According to Leadership Mosaics Across Asia, there are four key qualities that global leaders have. They are:
1. Comfortable with discomfort
They must be comfortable with navigating a discomfiting business environment. The Economic Intelligence Unit notes that “one of the most distinct features of the Belt-Road is, somewhat ironically, an inherent ambiguity. Although projects emerge that are attributed to OBOR, publicly released official documents tend to paint the initiative in broad brushstrokes, providing more by way of general conceptualisations than detailed specifics.”
Given that there is some uncertainty about what the new Silk Road will look like and how it will function, talent exploring opportunities along it – and tasked with realising these opportunities – will need to be able to lead and influence in a volatile, uncertain, complex and ambiguous environment.
2. Relationship builder
They must be able to build good relationships across organisational boundaries. Externally, boundaries exist between a business and its stakeholders. For example, there are boundaries between government and society. In global organisations, a critical boundary also exists internally, between global headquarters (HQ) and the local offices. Often, decisions are made at the HQ but lack alignment to local context and challenges. In such a scenario, talent based in the local offices need to sell up their ideas and solutions, and influence their counterparts in HQ. To do this effectively, a relationship of trust needs to exist between the parties on either side of the boundary.
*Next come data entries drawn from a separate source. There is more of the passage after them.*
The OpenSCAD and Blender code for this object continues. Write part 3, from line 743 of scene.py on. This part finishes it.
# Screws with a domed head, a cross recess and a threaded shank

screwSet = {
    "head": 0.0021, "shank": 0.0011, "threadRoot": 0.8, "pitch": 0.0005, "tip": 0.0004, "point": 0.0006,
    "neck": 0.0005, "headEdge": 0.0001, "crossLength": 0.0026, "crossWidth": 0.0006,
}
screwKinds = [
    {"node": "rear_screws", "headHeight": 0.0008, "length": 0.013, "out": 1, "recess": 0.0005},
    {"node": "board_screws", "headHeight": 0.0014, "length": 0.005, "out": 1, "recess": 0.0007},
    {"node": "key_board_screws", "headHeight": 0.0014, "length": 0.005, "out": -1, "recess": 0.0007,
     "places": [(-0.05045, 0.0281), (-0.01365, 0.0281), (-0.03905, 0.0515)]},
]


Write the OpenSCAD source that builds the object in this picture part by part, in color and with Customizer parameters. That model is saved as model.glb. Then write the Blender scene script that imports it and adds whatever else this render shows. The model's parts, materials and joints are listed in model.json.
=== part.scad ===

3. Be adaptable, but authentically so
They must be very adaptable. They will come across cross-culturally ambiguous encounters, and they need to deploy different approaches to solving problems, depending on what is feasible in a particular regulatory market and business landscape. Yet, completely assimilating to a host environment robs leaders of their unique differentiator and value, and can even trigger personal dissonance. Hence, authentic adaptation requires a high degree of self-awareness, maturity and wisdom. For OBOR, the challenge for talent will be doing so – at scale. In a recent McKinsey podcast and article, “China’s One Belt, One Road: Will it reshape global trade?”, Kevin Sneader, McKinsey’s Chairman of Asia and Hong Kong reminds us that OBOR is “very ambitious – potentially ambitious – covering about 65 percent of the world’s population, about one-third of the world’s GDP, and about a quarter of all the goods and services the world moves”.
4. Willing to make “sacrifices”
They must want to be a global leader, even if that includes making concessions. Are they hungry enough to move out of their familiar home environment, challenge themselves and stay in a foreign (even potentially hostile) host country for a few years?
Are Chinese talent ready to go global?
Chinese talent are familiar with discomfort, their home market hardly being stable and predictable. It is an inherent advantage as they navigate the Belt and Road routes. Where they may need to overcome gaps are in thinking strategically and creatively. Many are used to working in a hierarchy, doing as they are told, and grew up in a school system that does not encourage open exchanges of opinions, which is a critical ingredient for creativity.
Chinese talent also need to develop a communication and working style that translates across cultures. They may be used to keeping silent while chipping away at issues, but often the lack of communication seeds distrust with others. To some cultures, they may also come across as too impatient to get things done. This causes stress for others, which can result in a backlash.
Very critically, Chinese talent need to accept that they have to adapt to other cultures.
They have to set aside all self-centredness and a need to prove they are right, and listen and learn from others. While China has enjoyed rapid economic success and the ‘Chinese’ way has its merits, humility is very important in cross-border business exchanges.
To support business growth along the Belt and Road routes, the Human Capital Leadership Institute in Singapore has signed an MOU with Shanghai Foreign Services Group, a state-owned enterprise to develop more global talent and leaders for the region, from the region. This is encouraging news, for investing in talent and human capital is a must, on top of the financial muscle that has been exercised.